Colorful, 3-dimensional Relics on the Walls of Wat Preah Prom Rath Temple
Colorful, 3-dimensional Relics on the Walls of Wat Preah Prom Rath Temple

Buddha’s Life

There was a little bit of language barrier happening as my girl guide had just started to learn English so most of what she said made no sense and mostly she just repeated herself, but it was engaging nonetheless. We took our shoes off and walked straight inside the Wat Preah Prom Rath temple. As we walked around the outer wall where colorful, three-dimensional reliefs from Buddha’s life are, the girl stopped by each relief and briefly explain what the part of Buddha’s life depicted here was about.

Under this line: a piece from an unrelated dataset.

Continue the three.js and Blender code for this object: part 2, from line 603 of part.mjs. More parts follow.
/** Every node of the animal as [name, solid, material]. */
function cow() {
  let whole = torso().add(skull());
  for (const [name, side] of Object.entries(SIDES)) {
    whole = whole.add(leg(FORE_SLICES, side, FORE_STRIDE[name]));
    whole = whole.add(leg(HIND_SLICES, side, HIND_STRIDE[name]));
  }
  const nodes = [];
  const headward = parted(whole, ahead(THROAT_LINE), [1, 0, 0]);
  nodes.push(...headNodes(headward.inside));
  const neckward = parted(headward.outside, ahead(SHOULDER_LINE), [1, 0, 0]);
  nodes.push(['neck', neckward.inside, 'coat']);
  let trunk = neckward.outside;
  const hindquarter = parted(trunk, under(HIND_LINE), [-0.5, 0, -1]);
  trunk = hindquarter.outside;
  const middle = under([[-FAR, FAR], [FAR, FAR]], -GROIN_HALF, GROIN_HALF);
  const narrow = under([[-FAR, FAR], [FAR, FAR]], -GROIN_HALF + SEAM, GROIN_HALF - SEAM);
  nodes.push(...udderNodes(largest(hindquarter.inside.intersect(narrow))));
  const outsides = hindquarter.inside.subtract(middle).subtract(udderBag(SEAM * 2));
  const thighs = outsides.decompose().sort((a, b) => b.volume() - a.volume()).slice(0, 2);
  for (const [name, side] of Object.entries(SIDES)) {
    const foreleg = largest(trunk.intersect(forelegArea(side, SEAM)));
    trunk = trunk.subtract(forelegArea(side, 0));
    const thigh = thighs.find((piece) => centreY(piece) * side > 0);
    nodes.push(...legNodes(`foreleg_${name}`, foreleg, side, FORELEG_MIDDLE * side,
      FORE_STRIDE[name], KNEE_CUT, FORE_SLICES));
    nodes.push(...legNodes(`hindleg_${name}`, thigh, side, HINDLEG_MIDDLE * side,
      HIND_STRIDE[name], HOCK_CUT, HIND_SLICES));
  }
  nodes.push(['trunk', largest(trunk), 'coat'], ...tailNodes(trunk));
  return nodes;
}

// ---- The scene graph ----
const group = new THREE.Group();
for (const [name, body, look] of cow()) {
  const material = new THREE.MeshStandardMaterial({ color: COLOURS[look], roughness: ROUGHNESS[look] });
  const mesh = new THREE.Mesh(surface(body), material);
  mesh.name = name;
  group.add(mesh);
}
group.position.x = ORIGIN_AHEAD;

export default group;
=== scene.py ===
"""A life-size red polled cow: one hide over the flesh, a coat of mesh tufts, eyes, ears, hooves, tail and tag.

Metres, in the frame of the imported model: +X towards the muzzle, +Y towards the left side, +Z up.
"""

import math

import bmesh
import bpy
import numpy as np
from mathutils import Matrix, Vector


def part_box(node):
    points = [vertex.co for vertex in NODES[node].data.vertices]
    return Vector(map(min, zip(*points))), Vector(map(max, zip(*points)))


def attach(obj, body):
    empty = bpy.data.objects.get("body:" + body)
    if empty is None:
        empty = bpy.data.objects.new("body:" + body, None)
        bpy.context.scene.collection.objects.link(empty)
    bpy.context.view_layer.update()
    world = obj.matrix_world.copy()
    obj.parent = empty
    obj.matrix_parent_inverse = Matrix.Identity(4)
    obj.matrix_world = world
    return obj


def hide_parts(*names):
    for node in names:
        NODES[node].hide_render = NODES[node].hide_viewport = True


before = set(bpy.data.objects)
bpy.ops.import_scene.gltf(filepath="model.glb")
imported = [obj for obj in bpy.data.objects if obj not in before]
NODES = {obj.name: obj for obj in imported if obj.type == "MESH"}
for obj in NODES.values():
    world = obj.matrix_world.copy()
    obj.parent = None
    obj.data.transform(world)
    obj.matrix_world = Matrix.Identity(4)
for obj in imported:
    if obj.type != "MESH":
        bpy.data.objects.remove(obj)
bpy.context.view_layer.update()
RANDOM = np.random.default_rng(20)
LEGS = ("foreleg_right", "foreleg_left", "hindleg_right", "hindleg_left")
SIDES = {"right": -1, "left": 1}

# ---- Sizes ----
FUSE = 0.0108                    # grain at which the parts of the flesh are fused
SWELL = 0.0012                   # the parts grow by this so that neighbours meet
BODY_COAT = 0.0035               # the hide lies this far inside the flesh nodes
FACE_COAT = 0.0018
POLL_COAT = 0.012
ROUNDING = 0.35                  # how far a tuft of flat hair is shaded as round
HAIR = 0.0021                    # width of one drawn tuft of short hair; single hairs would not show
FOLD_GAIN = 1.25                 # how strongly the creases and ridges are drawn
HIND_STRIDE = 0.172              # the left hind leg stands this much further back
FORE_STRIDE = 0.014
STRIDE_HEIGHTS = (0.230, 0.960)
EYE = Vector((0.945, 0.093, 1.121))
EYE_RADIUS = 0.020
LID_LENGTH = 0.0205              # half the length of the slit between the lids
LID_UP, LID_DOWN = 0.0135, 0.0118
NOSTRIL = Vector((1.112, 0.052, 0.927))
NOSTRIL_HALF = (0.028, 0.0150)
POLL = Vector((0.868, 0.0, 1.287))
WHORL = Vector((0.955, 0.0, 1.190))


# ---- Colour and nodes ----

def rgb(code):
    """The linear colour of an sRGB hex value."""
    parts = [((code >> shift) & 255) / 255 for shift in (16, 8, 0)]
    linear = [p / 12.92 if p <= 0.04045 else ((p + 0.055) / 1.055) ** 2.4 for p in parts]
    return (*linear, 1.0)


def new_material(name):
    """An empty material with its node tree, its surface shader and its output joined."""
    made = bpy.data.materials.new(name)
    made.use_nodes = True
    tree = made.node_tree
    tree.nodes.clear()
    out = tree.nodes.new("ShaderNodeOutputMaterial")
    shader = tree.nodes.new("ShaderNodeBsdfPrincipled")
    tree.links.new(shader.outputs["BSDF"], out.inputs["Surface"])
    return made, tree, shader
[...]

Because of limited English, all I could pick up was the story of Buddha being born and being kept within castle walls so he can become a king, as his father didn’t want him to become a holy man. But when Buddha got out of the castle and saw suffering of ordinary people and his destiny was decided.

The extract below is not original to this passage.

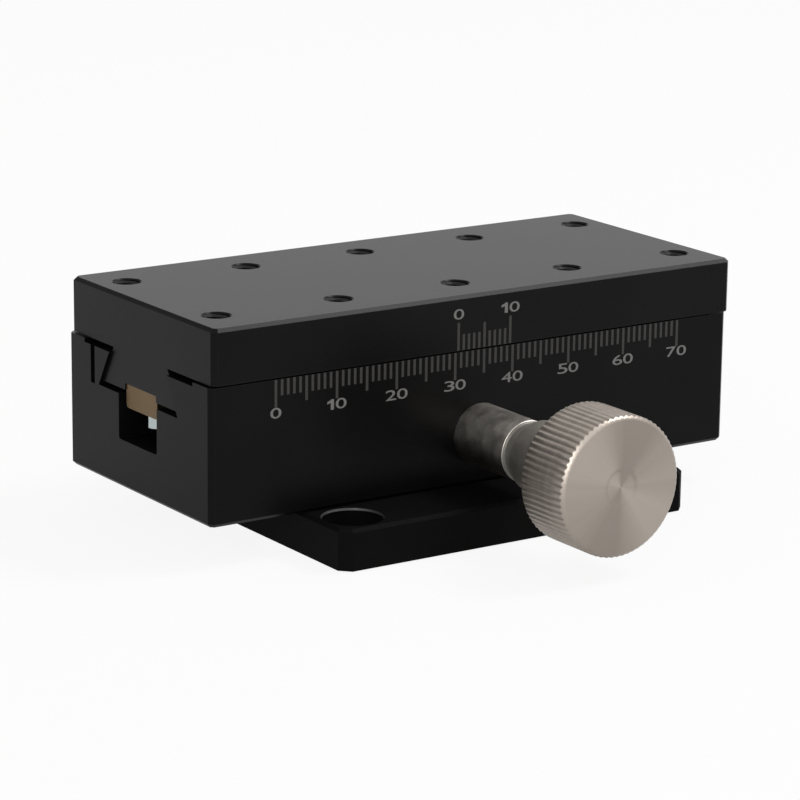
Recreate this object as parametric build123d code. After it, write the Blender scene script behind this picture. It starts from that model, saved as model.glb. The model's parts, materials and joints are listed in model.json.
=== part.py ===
from build123d import *

import math
import os

# Dovetail linear stage driven by a rack and pinion: a 40 x 90 mm table slides along X on a
# body that stands on a nearly square foot plate. Millimetres, +X along the travel, -Y towards the
# knob, +Z up. The origin is the centre of the foot plate's underside. The table is drawn
# REST_OFFSET to the right of centre, where its vernier reads half a millimetre past 30.

# ---- foot plate, body and table blocks ----
STAGE_LENGTH = 90.0
STAGE_WIDTH = 40.0
FOOT_LENGTH = 60.0
FOOT_WIDTH = 61.0
FOOT_HEIGHT = 6.0
FOOT_CORNER = 1.5
BODY_HEIGHT = 19.8
SEAM = 0.2
TABLE_HEIGHT = 8.0
EDGE_CHAMFER = 0.5
CORNER_CHAMFER = 0.75
REST_OFFSET = 0.5

# ---- dovetail slide ----
DOVETAIL_WIDTH = 21.6
DOVETAIL_HEIGHT = 5.6
DOVETAIL_ANGLE = 60.0
SLIDE_CLEARANCE = 0.03
GROOVE_DEPTH = 6.05
LAND_RECESS_WIDTH = 30.6
LAND_RECESS_DEPTH = 0.6
GIB_SLIT_OFFSET = 12.3
GIB_SLIT_WIDTH = 1.2
GIB_SLIT_BELOW_FLOOR = 0.1
CHANNEL_WIDTH = 10.8
CHANNEL_DEPTH = 6.65
CHANNEL_RADIUS = 0.4

# ---- rack and pinion ----
GEAR_MODULE = 0.5
GEAR_TEETH = 20
PRESSURE_ANGLE = 20.0
BACKLASH = 0.05
TIP_CLEARANCE = 0.25
GEAR_FACE = 6.6
GEAR_HUB_RADIUS = 4.0
GEAR_HUB_LENGTH = 2.7
GEAR_ROOM = 0.4
POCKET_RADIUS = 1.5
RACK_WIDTH = 8.7
RACK_HEIGHT = 3.5
RACK_SEAT = 0.95
RACK_EDGE_RADIUS = 0.6
RACK_END_GAP = 0.2
FLANK_POINTS = 5

# ---- knob shaft, its bushes and washers ----
SHAFT_RADIUS = 2.5
SHAFT_CLEARANCE = 0.03
SHAFT_RELIEF = 0.3
BUSH_WALL = 1.0
FRONT_BUSH_LENGTH = 8.0
REAR_BUSH_WALL = 1.5
REAR_BUSH_LENGTH = 6.0
SLEEVE_RADIUS = 4.5
SLEEVE_REACH = 12.0
SLEEVE_CHAMFER = 0.3
WASHER_THICKNESS = 0.5
WASHER_RADIUS = 4.0
SPRING_THICKNESS = 0.2
SPRING_DISH = 0.15
KNOB_WASHER_THICKNESS = 0.3
RUNNING_GAP = 0.05
PINION_PIN_RADIUS = 0.75

# ---- knob ----
KNOB_RADIUS = 10.0
KNOB_LENGTH = 10.0
KNOB_CHAMFER = 0.6
KNURL_RIDGES = 68
KNURL_DEPTH = 0.15
HUB_RADIUS = 5.2
HUB_NOSE_RADIUS = 4.2
HUB_NOSE_LENGTH = 2.2
HUB_LENGTH = 11.05
SHAFT_IN_KNOB = 16.0
DIMPLE_RADIUS = 1.0
DIMPLE_DEPTH = 0.3

# ---- fasteners and their holes ----
FIT_GAP = 0.02
TABLE_THREAD_RADIUS = 2.0
TABLE_HOLE_PITCH_X = 20.0
TABLE_HOLE_PITCH_Y = 25.0
TABLE_HOLE_COLUMNS = 5
TABLE_HOLE_BEVEL = 0.2
FOOT_HOLE_PITCH = 50.0
FOOT_HOLE_RADIUS = 2.75
FOOT_BORE_RADIUS = 4.5
FOOT_BORE_DEPTH = 4.0
BASE_SCREW_PITCH_X = 34.0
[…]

Buddha then went to a secluded place where he lived for many days fasting. Just as he was near death from starvation, a girl found him and insisted that he eats, which saved his life. Buddha then realized that life is meant to be abundant and we shouldn’t deprive ourselves of anything but shouldn’t indulge too much either. Buddha started teaching about living “the middle way”.

The depictions of scenes from Buddha’s life involved good and bad times he went through during his life all the way until his death. My guide passionately talked about each stage of his life, but as it was hard for her to explain herself in limited English, so it was hard for me to understand what she was saying in English that was not making any sense. It was still an enjoyable and powerful introduction to Buddhism and the life of Buddha for me and I followed up on more research from this point on.

Garden Before the Entrance to Wat Preah Prom Rath with Stupas in the Back My Guide Explain the Purpose of
Garden Before the Entrance to Wat Preah Prom Rath with Stupas in the Back My Guide Explain the Purpose of

I have also asked about Stupas as the purpose of those was not clear to me. She was the first person to explain to me the meaning of Stupas and what they are used for. I did not see them as majestic monuments anymore, I actually knew what they were form now on.

Oddly enough, we both went to the classroom to attend the lesson and this was the last time I’ve seen that girl. During subsequent three months of my stay in Cambodia, she has not shown up for another lesson in the class. I do not know whether it had anything to do with me or not, but it was odd. Afterall, the hour we spent together at the temple was filled with nothing more than talking. Why was this the last time she’d attend the English class with me was and remains a mystery.

Buddhism Stupas

My first exposure to Stupas was at Wat Preah Prom Rath in Cambodian Siem Reap. At that time I had no idea what these monumental structures within Buddhist pagodas were and why they ranged so much in size, color and shape. It was apparent that Stupas are an important part of Buddhism, I just didn’t know what purpose they served. When I got to Wat Bo in Siem Reap, the Stupas were more mesmerizing than the temple itself. That’s also one of the main reasons why I focused on Stupas and managed to miss historically and culturally important Reamker paintings. So what exactly are those Buddhist Stupas and why you always see them at Temple grounds?

Stupas at Wat Bo Pagoda in Siem Reap, Cambodia
Stupas at Wat Bo Pagoda in Siem Reap, Cambodia

I saught answers with one of my students from the English language class at Wat Preah Prom Rath. I came to the pagoda about an hour prior to the lecture and one of the girls from the class was sitting there on the bench. Since I was entirely new to Buddhism, I asked around and she was most happy to explain. The only trick was that the class in which I was teaching was free for all, so students of all levels of English participated. The girl who was my Buddhism guide that day was a very beginner so language barrier was making it a bit difficult to understand each other.

From what I could make out, Stupas are used as graves. These monumental structures located near pagodas are basically tomb stones that house ashes of deceased Buddhists. The reason why some Stupas are bigger than other is wealth of a person or family whose ashes are housed inside. The wealthier a person, the fancier, bigger and more decorated a Stupa they can afford.

Notice the Doorway at the Base of These Stupas
Notice the Doorway at the Base of These Stupas

Stupas oftentimes have small entrance doorways through which ashes of other members of the same family are put inside. Through this door those who are still alive also put offerings for the dead, which include food for their journey through the afterworld, flowers, money and whatever other relics may be needed. Buddhists believe in reincarnation – death is not the end, only a transition.

In Buddhism, aside from practical use as funerary monuments, Stupas are best described as sacred monuments that symbolize enlightenment. Stupas have square bases which symbolize four immesurables as taught by Buddhism. The immeasurables are:

  • Immeasurable love
  • Immeasurable compassion
  • Immeasurable joy
  • Immeasurable equanimity
Stupas Photographed from Wat Bo Main Temple
Stupas Photographed from Wat Bo Main Temple

There is deep meaning to each part of Stupas. They are full of relics and holy objects, decorated with reliefs of important Buddhist events. There is powerful spirituality to each Stupa which is instantly recognized by merely looking upon one. I was drawn to those upon each encounter in Cambodia, Vietnam and Thailand. Very powerful, mesmerising monuments that establish peace and harmony and keep negative forces at bay.